How do you communicate your designs?
It is extremely beneficial to present a model in-person to the client, especially when it’s projected onto a large screen to navigate and discuss in real-time. Using this method, it’s even possible to make quick changes on-the-fly, with more complex changes to be refined back at the office. Clients now specifically request 3D images instead of plans when seeking project updates. Generating renders using Lumion’s live link to SketchUp is highly beneficial for client requests. Adding annotations to screengrabs of the SketchUp model proves an effective way to communicate with other professionals during project development.
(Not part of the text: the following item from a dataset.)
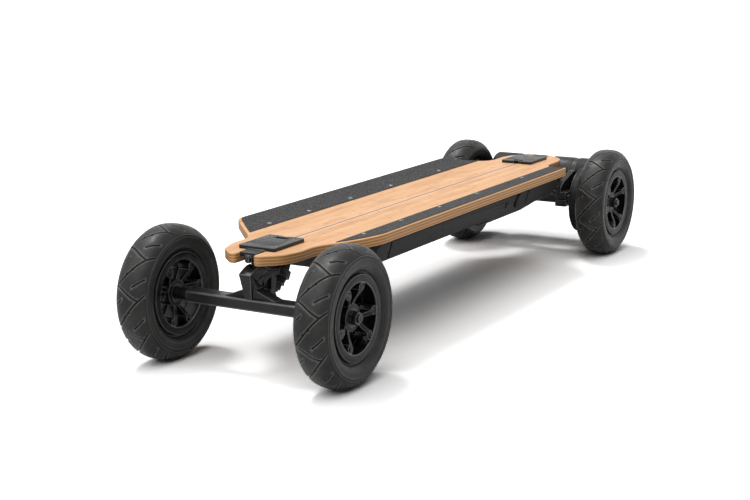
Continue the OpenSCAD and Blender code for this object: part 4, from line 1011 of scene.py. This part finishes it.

Virtual Reality (VR) is still a field of exploration for us. We’ve used Pimax 4k Head-Mounted Displays on several occasions in combination with 360-degree rendered images from Lumion. This “low-end” approach is preferred because we can bring the headset to the client without the need for tracking sensors, controllers, and lengthy explanations of setup and navigation. The client says where they wish to ‘stand’ and the view is rendered for review. We’re always seeking ways to better leverage VR as it is unparalleled for understanding complex spatial issues.
Does your love for technology and gaming make VR more appealing to you?
Of course! Give any regular person a headset and a computer, and I'm betting some wouldn't know where to begin. Many people haven’t heard of Steam, and don’t understand that it is a major portal into VR. I suspect there is an unfortunate perception that VR is complex and highly specialized or that it belongs to high tech types. I would encourage those who are curious but hesitant to see it as a monitor and have a go. Firms could demystify VR by purchasing a few headsets and putting it in-office social areas for everyone to try.
I have dreamt of combining (landscape) architecture and gaming for a long time, and believe this is finally happening now. The gaming industry has been driving innovation, staying lightyears ahead of the AEC industry in some respects.